--- start DATASET SECTION ---
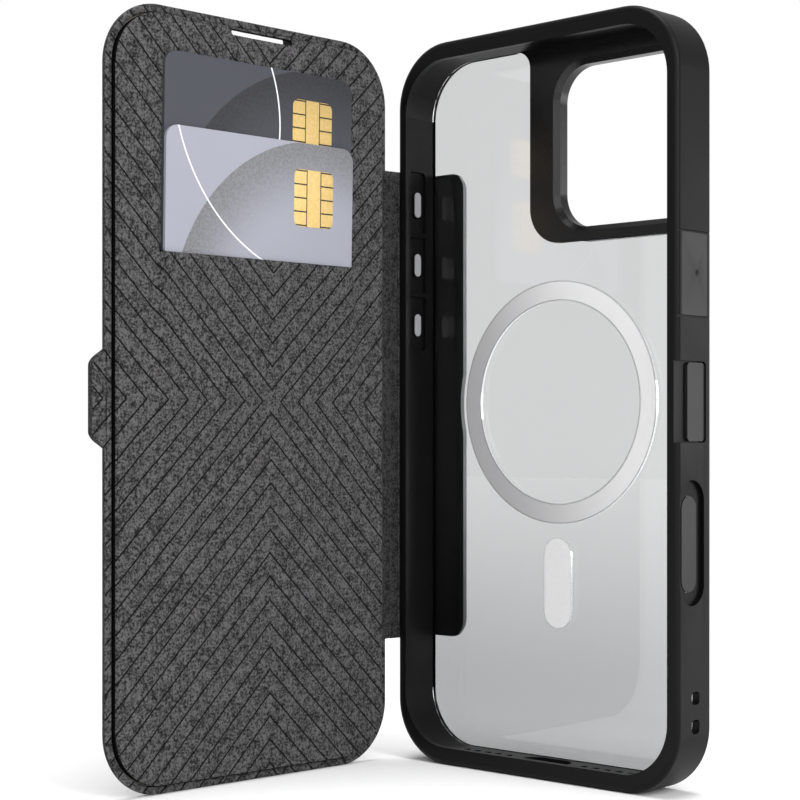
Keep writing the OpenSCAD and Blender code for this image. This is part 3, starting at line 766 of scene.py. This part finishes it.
def in_neck_outline(c):
    """False for what lies beyond the neck's fillets, outside the pad."""
    r = NECK_FILLET
    edge = COVER_Y1 - FABRIC_INSET
    beyond = np.maximum(crease_lo.z - c[:, 1], c[:, 1] - crease_hi.z)
    from_centre = np.hypot(c[:, 0] - (edge + r), beyond - r)
    in_fillet = (beyond < r) & (c[:, 0] < edge + r) & (from_centre > r)
    return (c[:, 0] < edge + 1e-7) | (beyond < 0) | in_fillet


def swing_piece(piece):
    """Turns a piece that was built square to the case into its place on the cover."""
    mesh = piece.data
    points = np.empty(len(mesh.vertices) * 3)
    mesh.vertices.foreach_get("co", points)
    mesh.vertices.foreach_set("co", swung(points.reshape(-1, 3), -SWING).ravel())
    mesh.update()


inner_fabric = build_inner_fabric()

# ---- Outer skin of the cover, turned round the edge to a flat rim ----

OUTER_ROUND = 1.5 * MM
LIP_ROUND = 0.2 * MM
TRAY_FLOOR = 0.5 * MM
HOLE_SHRINK = 0.03 * MM


def skin_section():
    """Inset from the outline and height over the outer face, from that face to the tray's floor."""
    rim_h = RIM_X - OUTER_X
    section = []
    for n in range(9):
        a = math.radians(90 * n / 8)
        section.append((OUTER_ROUND * (1 - math.sin(a)), OUTER_ROUND * (1 - math.cos(a))))
    for n in range(5):
        a = math.radians(90 * n / 4)
        section.append((LIP_ROUND * (1 - math.cos(a)), rim_h - LIP_ROUND * (1 - math.sin(a))))
    section += [(0.7 * MM, rim_h), (1.2 * MM, rim_h), (RIM_W - 0.08 * MM, rim_h)]
    section += [(RIM_W, rim_h - 0.08 * MM), (RIM_W, TRAY_FLOOR)]
    return section


def build_outer_skin():
    corner_steps, side_steps = 22, 44
    section = skin_section()
    hole = slot_loop(BODY_SLOT_H, HOLE_SHRINK)
    verts, faces = [], []
    for inset, height in section:
        ring = fabric_outline(inset, corner_steps, side_steps)
        verts += [(OUTER_X + height, y, z) for y, z in ring]
    count = len(ring)
    for level in range(len(section) - 1):
        for n in range(count):
            m = (n + 1) % count
            a, b = level * count, (level + 1) * count
            faces.append((a + n, a + m, b + m, b + n))

    def cap(inset, x, flip):
        spots = np.array([(y, z) for y in np.arange(COVER_Y0, COVER_Y1, 4 * MM)
                          for z in np.arange(0, COVER_Z, 4 * MM)])
        clear = (edge_distance(spots, inset) > 2 * MM) & (
            slot_distance(spots, BODY_SLOT_H) > 1 * MM)

        def keep(c):
            in_hole = rounded_distance(c, (SLOT_MID_Y, SLOT_Z0 + BODY_SLOT_H / 2),
                                       SLOT_W - 2 * HOLE_SHRINK, BODY_SLOT_H - 2 * HOLE_SHRINK,
                                       SLOT_R - HOLE_SHRINK) < 0
            return (edge_distance(c, inset) > -1e-6) & ~in_hole

        ring = fabric_outline(inset, corner_steps, side_steps)
        flat, tris = triangulate([ring, hole], [tuple(p) for p in spots[clear]], keep)
        base = len(verts)
        verts.extend((x, p[0], p[1]) for p in flat)
        faces.extend(tuple(base + i for i in (t[::-1] if flip else t)) for t in tris)

    cap(section[0][0], OUTER_X, True)
    cap(section[-1][0], OUTER_X + TRAY_FLOOR, False)
    base = len(verts)
    for x in (OUTER_X, INNER_X - FABRIC_T - 0.05 * MM):
        verts.extend((x, y, z) for y, z in hole)
    for n in range(len(hole)):
        m = (n + 1) % len(hole)
        faces.append((base + n, base + m, base + len(hole) + m, base + len(hole) + n))
    piece = make_piece("outer_skin", verts, faces, FABRIC_PLAIN, "cover", "skin", "cover_skin")
    built = bmesh.new()
    built.from_mesh(piece.data)
    bmesh.ops.remove_doubles(built, verts=built.verts, dist=0.002 * MM)
    bmesh.ops.recalc_face_normals(built, faces=built.faces)
    built.to_mesh(piece.data)
    built.free()
    face_skin(piece)
    swing_piece(piece)
    return piece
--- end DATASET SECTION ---
=== WHAT IS BEING ASKED ===
Word for word, quote all of the data above.

=== EXERCISE SOLUTION ===
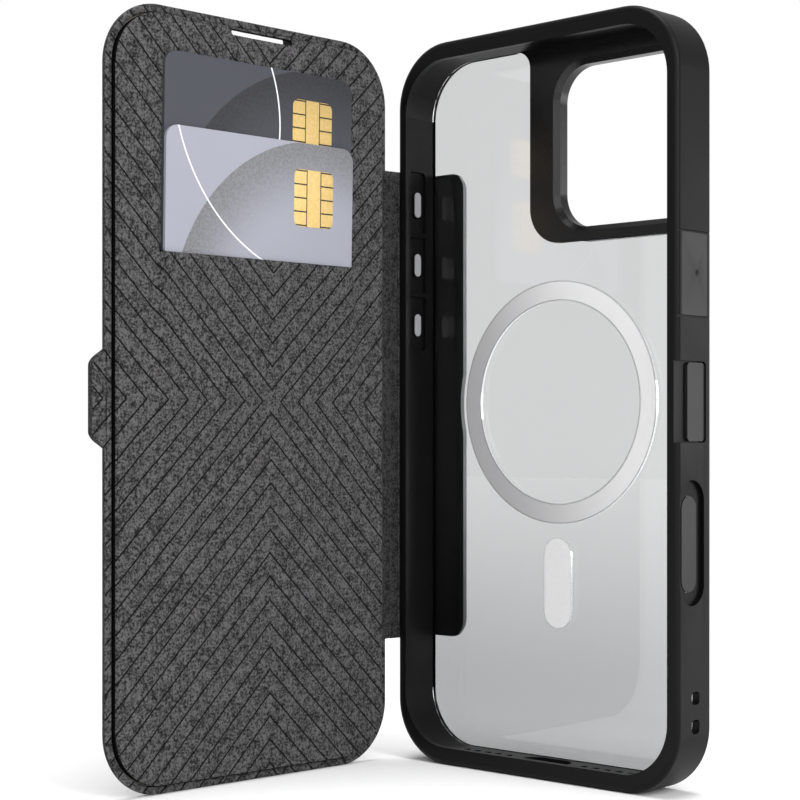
Keep writing the OpenSCAD and Blender code for this image. This is part 3, starting at line 766 of scene.py. This part finishes it.
def in_neck_outline(c):
    """False for what lies beyond the neck's fillets, outside the pad."""
    r = NECK_FILLET
    edge = COVER_Y1 - FABRIC_INSET
    beyond = np.maximum(crease_lo.z - c[:, 1], c[:, 1] - crease_hi.z)
    from_centre = np.hypot(c[:, 0] - (edge + r), beyond - r)
    in_fillet = (beyond < r) & (c[:, 0] < edge + r) & (from_centre > r)
    return (c[:, 0] < edge + 1e-7) | (beyond < 0) | in_fillet


def swing_piece(piece):
    """Turns a piece that was built square to the case into its place on the cover."""
    mesh = piece.data
    points = np.empty(len(mesh.vertices) * 3)
    mesh.vertices.foreach_get("co", points)
    mesh.vertices.foreach_set("co", swung(points.reshape(-1, 3), -SWING).ravel())
    mesh.update()


inner_fabric = build_inner_fabric()

# ---- Outer skin of the cover, turned round the edge to a flat rim ----

OUTER_ROUND = 1.5 * MM
LIP_ROUND = 0.2 * MM
TRAY_FLOOR = 0.5 * MM
HOLE_SHRINK = 0.03 * MM


def skin_section():
    """Inset from the outline and height over the outer face, from that face to the tray's floor."""
    rim_h = RIM_X - OUTER_X
    section = []
    for n in range(9):
        a = math.radians(90 * n / 8)
        section.append((OUTER_ROUND * (1 - math.sin(a)), OUTER_ROUND * (1 - math.cos(a))))
    for n in range(5):
        a = math.radians(90 * n / 4)
        section.append((LIP_ROUND * (1 - math.cos(a)), rim_h - LIP_ROUND * (1 - math.sin(a))))
    section += [(0.7 * MM, rim_h), (1.2 * MM, rim_h), (RIM_W - 0.08 * MM, rim_h)]
    section += [(RIM_W, rim_h - 0.08 * MM), (RIM_W, TRAY_FLOOR)]
    return section


def build_outer_skin():
    corner_steps, side_steps = 22, 44
    section = skin_section()
    hole = slot_loop(BODY_SLOT_H, HOLE_SHRINK)
    verts, faces = [], []
    for inset, height in section:
        ring = fabric_outline(inset, corner_steps, side_steps)
        verts += [(OUTER_X + height, y, z) for y, z in ring]
    count = len(ring)
    for level in range(len(section) - 1):
        for n in range(count):
            m = (n + 1) % count
            a, b = level * count, (level + 1) * count
            faces.append((a + n, a + m, b + m, b + n))

    def cap(inset, x, flip):
        spots = np.array([(y, z) for y in np.arange(COVER_Y0, COVER_Y1, 4 * MM)
                          for z in np.arange(0, COVER_Z, 4 * MM)])
        clear = (edge_distance(spots, inset) > 2 * MM) & (
            slot_distance(spots, BODY_SLOT_H) > 1 * MM)

        def keep(c):
            in_hole = rounded_distance(c, (SLOT_MID_Y, SLOT_Z0 + BODY_SLOT_H / 2),
                                       SLOT_W - 2 * HOLE_SHRINK, BODY_SLOT_H - 2 * HOLE_SHRINK,
                                       SLOT_R - HOLE_SHRINK) < 0
            return (edge_distance(c, inset) > -1e-6) & ~in_hole

        ring = fabric_outline(inset, corner_steps, side_steps)
        flat, tris = triangulate([ring, hole], [tuple(p) for p in spots[clear]], keep)
        base = len(verts)
        verts.extend((x, p[0], p[1]) for p in flat)
        faces.extend(tuple(base + i for i in (t[::-1] if flip else t)) for t in tris)

    cap(section[0][0], OUTER_X, True)
    cap(section[-1][0], OUTER_X + TRAY_FLOOR, False)
    base = len(verts)
    for x in (OUTER_X, INNER_X - FABRIC_T - 0.05 * MM):
        verts.extend((x, y, z) for y, z in hole)
    for n in range(len(hole)):
        m = (n + 1) % len(hole)
        faces.append((base + n, base + m, base + len(hole) + m, base + len(hole) + n))
    piece = make_piece("outer_skin", verts, faces, FABRIC_PLAIN, "cover", "skin", "cover_skin")
    built = bmesh.new()
    built.from_mesh(piece.data)
    bmesh.ops.remove_doubles(built, verts=built.verts, dist=0.002 * MM)
    bmesh.ops.recalc_face_normals(built, faces=built.faces)
    built.to_mesh(piece.data)
    built.free()
    face_skin(piece)
    swing_piece(piece)
    return piece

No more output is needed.